I want--or am supposed to want--the big and very serious new movie with Clooney, Damon and Wright. But sometime during the second hour of watching CIA operative Clooney, bearded and plump, schlep around like Zero Mostel doing baggy-suit tragedy; sometime while seeing Damon behave no more colorfully than would his character, a market analyst, and witnessing Wright's unrelieved confinement in the role of a corporation attorney--the kind of guy who would iron his underpants, after starching them--my personal cravings fell into conflict with the good of the electorate. I wanted Three Kings, The Bourne Identity, Angels in America, no matter how much the American people might need Stephen Gaghan's Syriana.

Does an informed citizenry require this picture? Maybe. Television and radio do a poor job of analyzing the relationships among oil companies, lawyers, financiers, governments (at overt and covert levels) and the world's Muslim population (whether militant or just hanging on). In fact, television and radio generally welcome such analysis as they would a tax audit from a hepatitis carrier. They prefer such unpleasantness to be handled by The Nation, a publication that goes unread by 99.93 percent of Americans. So all honor to Gaghan, his producers and Warner Bros. for taking on the job. If Gaghan (best known for the screenplay of Steven Soderbergh's Traffic) has overreached, then he's failed the right way, through an excess of virtue. Syriana's flaws, presumably, would come from his faults as a first-time director.
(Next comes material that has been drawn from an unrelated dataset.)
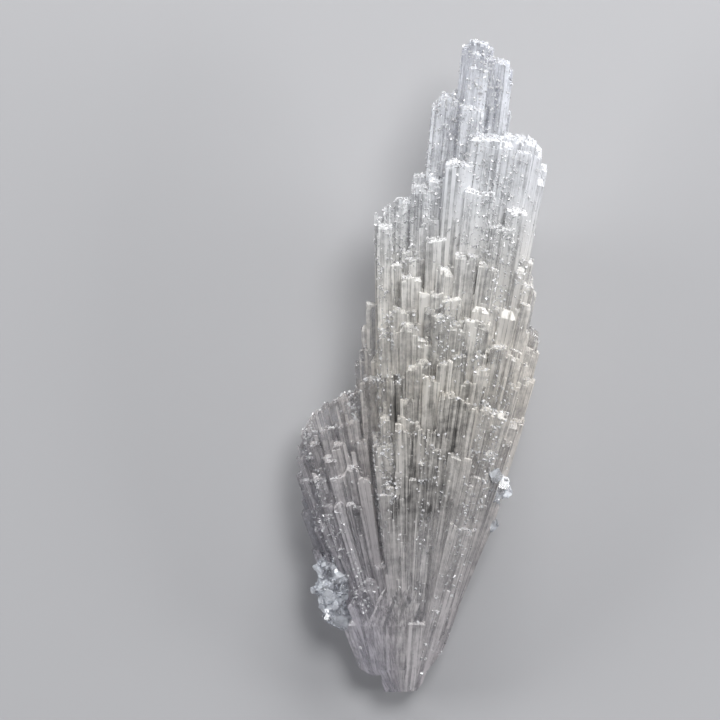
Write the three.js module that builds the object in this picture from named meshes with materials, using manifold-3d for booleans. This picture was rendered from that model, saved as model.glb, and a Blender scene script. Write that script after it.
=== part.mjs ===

Maybe. Inexperience might account for the stuttering rhythms of Syriana (new scenes keep breaking in before the old ones really get started), or the frequent use of images as mere accompaniments to dialogue, or the lapse of having Matt Damon and his movie wife, Amanda Peet, attend a funeral looking like the world's best-rested mourners. Nonlethal errors, you might say, even though they blow across the screen with the monotony of a sandstorm. The bigger problem--for which inexperience cannot be an excuse--lies with the script itself.

Gaghan has focused the screenplay on characters who work as midlevel functionaries: the aging covert operations guy who's too professional for his own good, the young market analyst who blunders his way into serving a Persian Gulf prince, the lawyer who's assigned to search for illegalities in a huge corporate merger. In the course of Syriana, all of these men get squeezed by people with more power and a greater stake in the game--a premise that helps to structure the film and has the added merit of being plausible. Yet the contrasting ways in which these characters respond to pressure turn out to be irrelevant. Their choices have large personal consequences--destroying an individual career here, advancing one there--but they cannot affect the great oiled machine that Gaghan has constructed as his cinematic world. It rolls over everyone without so much as a cough in the carburetor.